**chr_type**(

`+TypeDeclaration`)

:- chr_type type ---> body.

If the type term is a functor of arity zero (i.e. one having zero arguments), it names a monomorphic type. Otherwise, it names a polymorphic type; the arguments of the functor must be distinct type variables. The body term is defined as a sequence of constructor definitions separated by semi-colons.

Each constructor definition must be a functor whose arguments (if any) are types. Discriminated union definitions must be transparent: all type variables occurring in the body must also occur in the type.

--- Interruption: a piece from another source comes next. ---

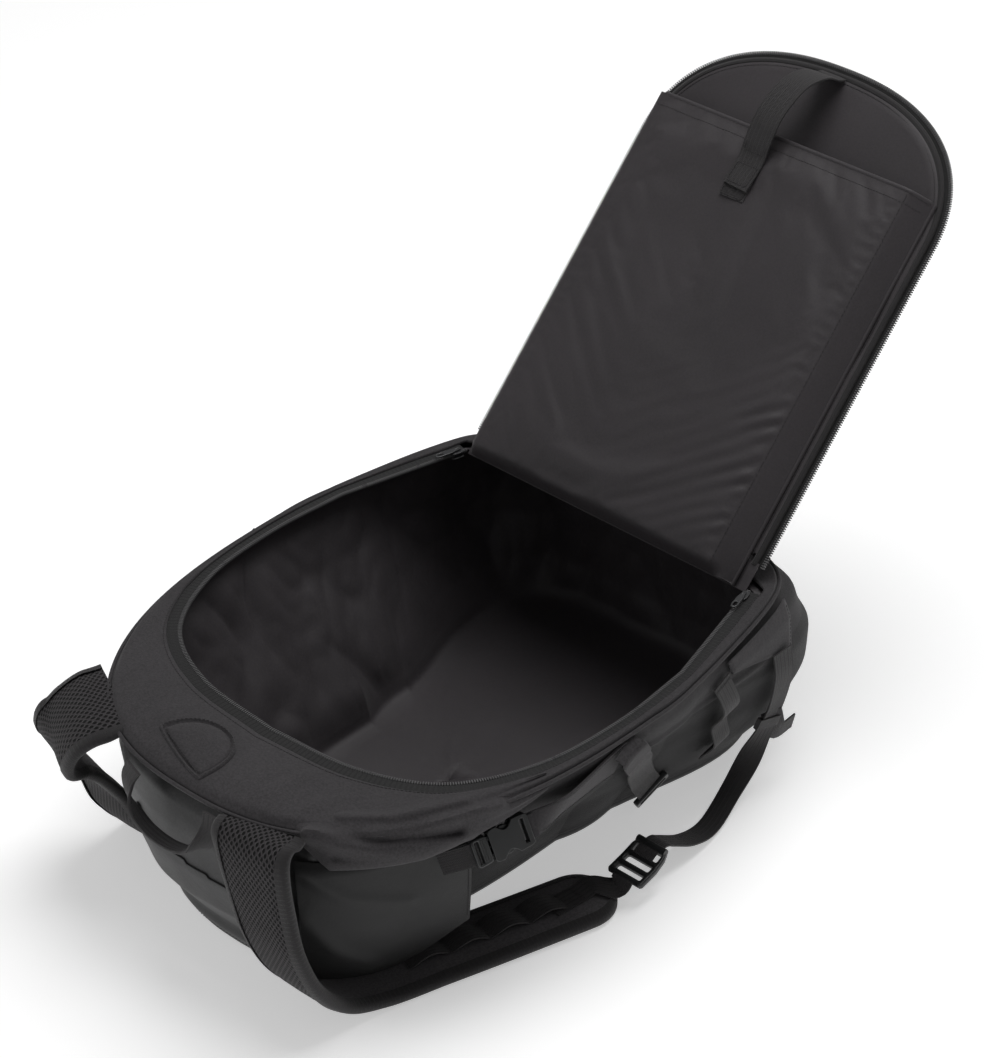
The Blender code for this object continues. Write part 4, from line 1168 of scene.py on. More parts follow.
def lid_outline(inset=0.0, foot=LID_FOOT, steps=48):
    half, reach, shoulder = LID_HALF - inset, LID_LENGTH - inset, LID_LENGTH - LID_ROUND
    turn = np.linspace(0, math.pi, 2 * steps + 1)
    power = 2 / 2.35
    x = half * np.sign(np.cos(turn)) * np.abs(np.cos(turn)) ** power
    y = shoulder + (reach - shoulder) * np.sin(turn).clip(0) ** power
    rise = np.linspace(foot, shoulder, 60, endpoint=False)
    right = np.column_stack([np.full(len(rise), half), rise])
    left = np.column_stack([np.full(len(rise), -half), rise[::-1]])
    return np.vstack([right, np.column_stack([x, y]), left])


def lid_rings(profile, foot_share=1.0):
    """Closed rings for a panel of the lid's outline: profile is (inset, height)."""
    rings = []
    for inset, height in profile:
        outline = lid_outline(inset, LID_FOOT + inset * foot_share)
        half = LID_HALF - inset
        foot = np.column_stack(
            [np.linspace(-half, half, 50)[1:-1], np.full(48, LID_FOOT + inset * foot_share)]
        )
        whole = np.vstack([outline, foot])
        rings.append(at_height(whole, height))
    return np.array(rings)


def make_lid_panels():
    steps = (0.018, 0.03, 0.045, 0.06, 0.08, 0.10, 0.12, 0.14, 0.152)
    inner = lid_rings(
        [(0.0085, -0.0020), (0.0088, 0.0006), (0.011, 0.0014), *[(i, 0.0013) for i in steps]]
    )
    inner[..., 2] += rough(inner, 0.05, 11) * 0.0012 * smooth_step(inner[..., 2], 0.0012, 0.0014)
    lining = grid("lid_lining_cloth", on_lid(inner), "lining", closed=True, caps=True, up=LID_UP)
    piece(lining, "lid", "lining", "lid_lining")
    rounds = (
        (0.0060, -0.0034), (0.0064, -0.0060), (0.0080, -0.0095), (0.0110, -0.0116), (0.0150, -0.0122),
    )
    outer = lid_rings([*rounds, *[(i, -0.0122) for i in steps]])
    outer[..., 2] -= (0.5 + 0.5 * rough(outer, 0.06, 12)) * 0.0006
    back = grid("lid_back_cloth", on_lid(outer), "canvas", closed=True, caps=True, up=-LID_UP)
    piece(back, "lid", "canvas", "lid_back_foam", "lid_frame_sheet")
    path = lid_outline(0.0078, LID_FOOT)
    rim = on_lid(at_height(path, -0.0006))
    welt = tube("rim", rim, 0.0030, "binding", up=LID_UP, flat=0.85)
    row = stitches("rim_thread", on_lid(at_height(lid_outline(0.0125, LID_FOOT), 0.0016)), LID_UP)
    piece(joined("lid_rim_binding", [welt, row]), "lid", "canvas")


def make_lid_zip():
    def place(plan, height):
        return on_lid(at_height(plan, LID_ZIP_Z + height))

    make_zip(
        "lid_zip", lid_outline(0.0, LID_FOOT), 0.0, -1, "lid", "lid_zip", lift=LID_UP, to_world=place,
        tape_in=0.0075,
    )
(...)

Here are some examples of algebraic data type definitions:

:- chr_type color ---> red ; blue ; yellow ; green. :- chr_type tree ---> empty ; leaf(int) ; branch(tree, tree). :- chr_type list(T) ---> [] ; [T | list(T)]. :- chr_type pair(T1, T2) ---> (T1 - T2).

Each algebraic data type definition introduces a distinct type. Two algebraic data types that have the same bodies are considered to be distinct types (name equivalence).

Constructors may be overloaded among different types: there may be any number of constructors with a given name and arity, so long as they all have different types.

Aliases can be defined using ==. For example, if your program uses lists of lists of integers, you can define an alias as follows:

:- chr_type lli == list(list(int)).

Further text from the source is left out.